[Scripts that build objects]
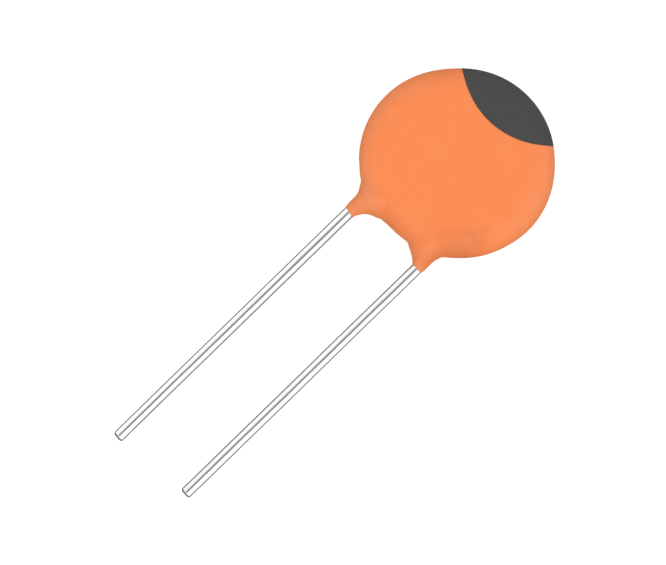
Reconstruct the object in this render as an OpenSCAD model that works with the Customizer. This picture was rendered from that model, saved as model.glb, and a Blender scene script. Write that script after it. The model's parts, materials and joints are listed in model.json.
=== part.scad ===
// Ceramic disc capacitor with two radial leads, lying flat on the back of its coated disc.
// Origin: centre of the disc, on the surface that it lies on.
// +Z goes up through the disc, +Y to the marked tip, and the leads run to -Y. Millimetres.

/* [Ceramic and electrodes] */
// Diameter of the ceramic disc
ceramic_d = 8.4; // [8:0.1:11]
// Thickness of the ceramic disc
ceramic_t = 1.1; // [0.8:0.05:1.8]
// Thickness of each silver electrode
electrode_t = 0.03; // [0.02:0.01:0.06]
// Bare ring of ceramic outside each electrode
electrode_margin = 0.4; // [0.2:0.05:0.6]

/* [Leads] */
// Diameter of the tinned wire
wire_d = 0.7; // [0.5:0.05:0.85]
// Distance between the two leads, centre to centre
lead_pitch = 5; // [4.2:0.1:6]
// Sideways shift of the pair from the disc's centre
lead_shift = 0.18; // [0:0.02:0.3]
// Bare length of each lead, from the coating's tail to the cut end
lead_free = 18.42; // [5:0.1:30]
// Radius of the two bends inside the coating, at the wire's centre
bend_r = 0.75; // [0.6:0.05:0.9]
// Bevel at each cut end
tip_bevel = 0.06; // [0.02:0.01:0.1]
// How far each lead runs on past the middle of its solder joint
wire_overrun = 0.5; // [0.2:0.1:0.8]
// Gap between a lead's upper bend and the rim of the ceramic
rim_gap = 0.1; // [0.05:0.05:0.2]

/* [Solder] */
// Solder between the wire and the electrode
solder_film = 0.04; // [0.02:0.01:0.08]
// Solder over the top of the wire
solder_cover = 0.08; // [0.04:0.02:0.2]
// Bare silver left outside each solder joint
solder_edge = 0.1; // [0.05:0.05:0.3]

/* [Resin coating] */
// Resin outside the rim of the ceramic
rim_coat = 1.375; // [1.1:0.025:1.6]
// Resin over the top of each solder joint
face_coat = 0.25; // [0.2:0.05:0.5]
// How far the coating's edge is set back between the leads
bridge_setback = 0.4; // [0.2:0.05:0.5]
// How far the coating runs down the left lead, past the edge of the disc
left_tail = 0.7; // [0.3:0.05:1]
// How far the coating runs down the right lead, past the edge of the disc
right_tail = 0.22; // [0.15:0.01:1]
// Radius of the outer flare where the left tail leaves the disc
left_flare = 0.88; // [0.4:0.02:1]
// Radius of the outer flare where the right tail leaves the disc
right_flare = 0.45; // [0.3:0.05:0.8]
// Least resin round the buried wire, and at the end of a tail
tail_lip = 0.03; // [0.02:0.01:0.04]
// Resin round the wire where the flares start
tail_skin = 0.06; // [0.05:0.01:0.12]

/* [Tip mark] */
// How far the mark reaches in from the top of the disc
mark_reach = 2.55; // [1.5:0.05:3]
// Radius of the mark's curved border
mark_r = 4.82; // [3.5:0.02:8]
// Sideways shift of the mark's border
mark_shift = -0.57; // [-1:0.01:1]
// Thickness of the paint, which is let in flush
mark_t = 0.04; // [0.02:0.01:0.08]

/* [Hidden] */
$fn = 96;

// Which way each lead and each face lies
left = -1;
right = 1;
front = 1;
back = -1;

ceramic_r = ceramic_d / 2;
electrode_r = ceramic_r - electrode_margin;
wire_r = wire_d / 2;

// The stack through the disc, from its middle plane outwards
electrode_top = ceramic_t / 2 + electrode_t;
solder_h = solder_film + wire_d + solder_cover;
body_t = 2 * (electrode_top + solder_h + face_coat);
body_r = ceramic_r + rim_coat;
edge_r = body_t / 2;
mid_z = body_t / 2;
bridge_y = -(body_r - bridge_setback);

// How far a lead climbs from the middle plane to lie on its face of the ceramic
wire_rise = electrode_top + solder_film + wire_r;

// A joint is as wide as the silver beside the further lead lets it be
solder_r = electrode_r - lead_pitch / 2 - abs(lead_shift) - solder_edge;
solder_ball_r = (solder_r * solder_r + solder_h * solder_h) / (2 * solder_h);

// How deep webs and tails reach into the disc, and how far flares overlap it
web_bite = 0.6;
flare_bite = 0.02;
// The web between a tail and its flares is thinner than the flares' round edges
web_share = 0.8;
// How far a cutting shape runs past what it cuts
over = 1;

function lead_x(side) = lead_shift + side * lead_pitch / 2;
function tail(side) = side == left ? left_tail : right_tail;
function flare(side) = side == left ? left_flare : right_flare;
function tail_y(side) = -(body_r + tail(side));
// Where the lead reaches its face, just outside the rim of the ceramic
function face_y(side) = -sqrt(pow(ceramic_r, 2) - pow(lead_x(side), 2)) - rim_gap;
// The jog starts at the end of the tail: two bends, and the straight slope that is tangent to both.
// At its gentlest it takes the whole way to the rim of the ceramic
function jog_run(side) = face_y(side) - tail_y(side);
function gentlest_jog(side) = atan2(wire_rise - 2 * bend_r, jog_run(side))
    + asin(2 * bend_r / norm([jog_run(side), wire_rise - 2 * bend_r]));
// Turns come out with six decimals in their sine and cosine, so the jog is a hair steeper:
// the next angle that loses next to nothing by that, and the bent pieces of a lead meet exactly
angle_step = 0.001;
decimals = 1e6;
loss_limit = 0.06;
function loss(value) = abs(value * decimals - round(value * decimals));
function settled(angle) = loss(sin(angle)) + loss(cos(angle)) < loss_limit ? angle : settled(angle + angle_step);
function jog_angle(side) = settled(ceil(gentlest_jog(side) / angle_step) * angle_step);
function jog_slope(angle) = (wire_rise - 2 * bend_r * (1 - cos(angle))) / sin(angle);
function jog_reach(angle) = 2 * bend_r * sin(angle) + jog_slope(angle) * cos(angle);

// Lays a drawing of a lead in the upright plane through it: X becomes +Y, and Y becomes the face's side
module lead_plane(side, face) {
    translate([lead_x(side), 0, mid_z])
        rotate([90, 0, 90])
            mirror([0, face == back ? 1 : 0, 0])
                children();
}

module straight(length, r) {
    rotate([0, 90, 0])
        cylinder(r = r, h = length);
}

// Bends a rod of radius r up (turn 1) or down (turn -1), and carries on from the end of the bend
module bend(turn, angle, r) {
    translate([0, turn * bend_r, 0]) {
        rotate([0, 0, turn > 0 ? -90 : 90 - angle])
            rotate_extrude(angle = angle)
                translate([bend_r, 0])
                    circle(r = r);
        rotate([0, 0, turn * angle])
            translate([0, -turn * bend_r, 0])
                children();
    }
}

// A rod of radius r along the buried part of a lead: the jog, and the run along one face of the ceramic
module buried_rod(side, face, r) {
    angle = jog_angle(side);
    slope = jog_slope(angle);
    lead_plane(side, face)
        translate([tail_y(side), 0, 0])
            bend(1, angle, r) {
                straight(slope, r);
                translate([slope, 0, 0])
                    bend(-1, angle, r)
                        straight(wire_overrun - tail_y(side) - jog_reach(angle), r);
            }
}

// One tinned wire: a straight leg in the middle plane up to the coating's tail, and the buried part
module lead(side, face) {
    leg = lead_free - tip_bevel;
    buried_rod(side, face, wire_r);
    lead_plane(side, face)
        translate([tail_y(side) - leg, 0, 0]) {
            straight(leg, wire_r);
            rotate([0, -90, 0])
                cylinder(r1 = wire_r, r2 = wire_r - tip_bevel, h = tip_bevel);
        }
}

// A dome of solder on the electrode, without the wire that it holds
module solder_dome(side, face) {
    lead_plane(side, face)
        translate([0, electrode_top, 0])
            rotate([-90, 0, 0])
                rotate_extrude()
                    intersection() {
                        translate([0, solder_h - solder_ball_r])
                            circle(r = solder_ball_r);
                        square([2 * solder_ball_r, solder_h + over]);
                    }
}

module electrode(face) {
    translate([0, 0, face == front ? mid_z + ceramic_t / 2 : mid_z - electrode_top])
        cylinder(r = electrode_r, h = electrode_t);
}

module ceramic() {
    translate([0, 0, mid_z - ceramic_t / 2])
        cylinder(r = ceramic_r, h = ceramic_t);
}

// The disc of resin with its full round rim, made smaller all over by inset
module rounded_disc(inset = 0) {
    rotate_extrude()
        union() {
            translate([0, inset])
                square([body_r - edge_r, body_t - 2 * inset]);
            translate([body_r - edge_r, mid_z])
                circle(r = edge_r - inset);
        }
}

// Everything on the near side of the bridge, with the same round edge as the disc
module bridge_side() {
    width = 2 * (body_r + over);
    translate([-width / 2, bridge_y + edge_r, mid_z]) {
        straight(width, edge_r);
        translate([0, 0, -edge_r - over])
            cube([width, 2 * body_r + over, 2 * (edge_r + over)]);
    }
}

// The round-edged web that fills the corner between a tail and the disc.
// hub is the centre of the flare's hollow curve, r its radius, and toward the angle to the disc.
module flare_web(side, hub, r, toward) {
    tube_r = wire_r + tail_skin;
    x = lead_x(side);
    beside = hub[0] < x ? 0 : 180;
    root = hub + (r + web_bite) * [cos(toward), sin(toward)];
    translate([hub[0], hub[1], mid_z])
        rotate([0, 0, min(beside, toward)])
            rotate_extrude(angle = abs(beside - toward))
                translate([r + tube_r, 0])
                    circle(r = tube_r);
    translate([0, 0, mid_z - web_share * tube_r])
        linear_extrude(height = 2 * web_share * tube_r)
            difference() {
                polygon([hub, [x, hub[1]], [x, root[1]], root]);
                translate(hub)
                    circle(r = r + tube_r);
            }
}

// The coating that runs down one lead, with a flare to the disc on either side
module lead_tail(side, face) {
    tube_r = wire_r + tail_skin;
    inner_r = bridge_y - tail_y(side);
    inner_x = lead_x(side) - side * (tube_r + inner_r);
    outer_r = flare(side);
    outer_x = lead_x(side) + side * (tube_r + outer_r);
    outer_y = -sqrt(pow(body_r + outer_r - flare_bite, 2) - pow(outer_x, 2));
    buried_rod(side, face, wire_r + tail_lip);
    flare_web(side, [inner_x, tail_y(side)], inner_r + flare_bite, 90);
    flare_web(side, [outer_x, outer_y], outer_r, atan2(-outer_y, -outer_x));
}

// The painted tip, as deep as its paint
module painted_tip() {
    intersection() {
        difference() {
            rounded_disc();
            rounded_disc(mark_t);
        }
        translate([mark_shift, body_r - mark_reach + mark_r, -over])
            cylinder(r = mark_r, h = body_t + 2 * over);
    }
}

module resin_coating() {
    color("#FB8F55")
        difference() {
            union() {
                intersection() {
                    rounded_disc();
                    bridge_side();
                }
                lead_tail(left, front);
                lead_tail(right, back);
            }
            painted_tip();
            ceramic();
            electrode(front);
            electrode(back);
            solder_dome(left, front);
            solder_dome(right, back);
            lead(left, front);
            lead(right, back);
        }
}

module tip_mark() {
    color("#4D4D4D")
        painted_tip();
}

module ceramic_disc() {
    color("#B98A63")
        ceramic();
}

module front_electrode() {
    color("#D9D9D4")
        electrode(front);
}

module back_electrode() {
    color("#D9D9D4")
        electrode(back);
}

module front_solder() {
    color("#A4A8AD")
        difference() {
            solder_dome(left, front);
            lead(left, front);
        }
}

module back_solder() {
    color("#A4A8AD")
        difference() {
            solder_dome(right, back);
            lead(right, back);
        }
}

module left_lead() {
    color("#C9CBCE")
        lead(left, front);
}

module right_lead() {
    color("#C9CBCE")
        lead(right, back);
}

resin_coating();
tip_mark();
ceramic_disc();
front_electrode();
back_electrode();
front_solder();
back_solder();
left_lead();
right_lead();
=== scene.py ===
import json
import math

import bmesh
import bpy
from mathutils import Matrix, Vector, noise


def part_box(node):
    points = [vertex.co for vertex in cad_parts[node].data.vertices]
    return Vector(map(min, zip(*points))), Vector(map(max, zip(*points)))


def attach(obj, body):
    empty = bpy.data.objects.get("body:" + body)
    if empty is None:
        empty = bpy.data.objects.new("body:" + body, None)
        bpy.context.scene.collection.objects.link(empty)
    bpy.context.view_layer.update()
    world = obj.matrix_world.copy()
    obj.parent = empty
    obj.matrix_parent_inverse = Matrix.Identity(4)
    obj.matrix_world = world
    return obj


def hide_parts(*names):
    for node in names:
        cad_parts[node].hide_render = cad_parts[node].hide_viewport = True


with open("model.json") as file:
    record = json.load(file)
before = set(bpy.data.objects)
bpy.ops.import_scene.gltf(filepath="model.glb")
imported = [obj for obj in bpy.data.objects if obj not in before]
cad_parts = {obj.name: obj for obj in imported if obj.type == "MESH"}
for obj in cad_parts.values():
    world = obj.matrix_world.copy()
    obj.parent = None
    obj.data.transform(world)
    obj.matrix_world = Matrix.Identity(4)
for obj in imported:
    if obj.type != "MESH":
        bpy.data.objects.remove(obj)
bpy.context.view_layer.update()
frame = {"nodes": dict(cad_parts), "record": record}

mm = 0.001
tiny = 1e-4  # mm, less than any feature

# Pieces are modelled in millimetres and brought to metres at the end, because a voxel under a ten-thousandth
# of Blender's own unit isn't allowed.
coatingLow, coatingHigh = (Vector(corner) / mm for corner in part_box("resin_coating"))
discRadius = (coatingHigh.x - coatingLow.x) / 2
discThickness = coatingHigh.z
middleZ = discThickness / 2
mounts = {mount["name"]: mount for mount in frame["record"]["mounts"]}
leadNames = ("left", "right")


def hexToLinear(code):
    # the sRGB curve, undone
    channels = [int(code[i:i + 2], 16) / 255 for i in (1, 3, 5)]
    return [c / 12.92 if c <= 0.04045 else ((c + 0.055) / 1.055) ** 2.4 for c in channels] + [1.0]


def smoothStep(low, high, value):
    t = min(max((value - low) / (high - low), 0.0), 1.0)
    return t * t * (3 - 2 * t)


def addNode(tree, kind, settings=None, inputs=None, links=None):
    # settings are node properties, inputs are socket values, links feed a socket from another node's output
    node = tree.nodes.new(kind)
    for name, value in (settings or {}).items():
        setattr(node, name, value)
    for name, value in (inputs or {}).items():
        node.inputs[name].default_value = value
    for name, output in (links or {}).items():
        tree.links.new(output, node.inputs[name])
    return node


def newMaterial(name, **values):
    material = bpy.data.materials.new(name)
    material.use_nodes = True
    shader = material.node_tree.nodes["Principled BSDF"]
    for socket, value in values.items():
        shader.inputs[socket.replace("_", " ")].default_value = value
    return material, material.node_tree, shader


def setRamp(node, stops):
    ramp = node.color_ramp
    while len(ramp.elements) < len(stops):
        ramp.elements.new(0.5)
    for element, (place, colour) in zip(ramp.elements, stops):
        element.position = place
        element.color = hexToLinear(colour)


def finishPiece(bm, name, material, cadNode):
    bmesh.ops.transform(bm, matrix=Matrix.Scale(mm, 4), verts=bm.verts)
    for face in bm.faces:
        face.smooth = True
    mesh = bpy.data.meshes.new(name)
    bm.to_mesh(mesh)
    bm.free()
    piece = bpy.data.objects.new(name, mesh)
    bpy.context.scene.collection.objects.link(piece)
    piece.data.materials.append(material)
    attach(piece, "root")
    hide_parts(cadNode)
    return piece


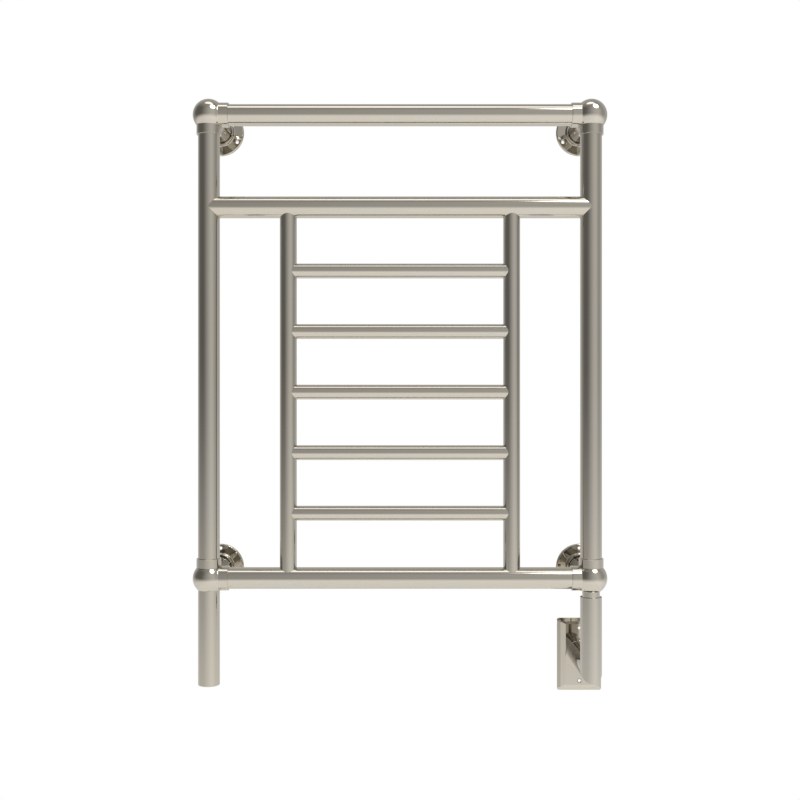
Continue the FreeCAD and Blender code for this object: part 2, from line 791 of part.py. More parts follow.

— WRITTEN REQUEST —
Each line from the one holding "resin_coating();" to the one holding "imported = [obj", those two included, is to be transcribed exactly, and no other line.

— ANSWER TO THIS PROBLEM —
resin_coating();
tip_mark();
ceramic_disc();
front_electrode();
back_electrode();
front_solder();
back_solder();
left_lead();
right_lead();
=== scene.py ===
import json
import math

import bmesh
import bpy
from mathutils import Matrix, Vector, noise


def part_box(node):
    points = [vertex.co for vertex in cad_parts[node].data.vertices]
    return Vector(map(min, zip(*points))), Vector(map(max, zip(*points)))


def attach(obj, body):
    empty = bpy.data.objects.get("body:" + body)
    if empty is None:
        empty = bpy.data.objects.new("body:" + body, None)
        bpy.context.scene.collection.objects.link(empty)
    bpy.context.view_layer.update()
    world = obj.matrix_world.copy()
    obj.parent = empty
    obj.matrix_parent_inverse = Matrix.Identity(4)
    obj.matrix_world = world
    return obj


def hide_parts(*names):
    for node in names:
        cad_parts[node].hide_render = cad_parts[node].hide_viewport = True


with open("model.json") as file:
    record = json.load(file)
before = set(bpy.data.objects)
bpy.ops.import_scene.gltf(filepath="model.glb")
imported = [obj for obj in bpy.data.objects if obj not in before]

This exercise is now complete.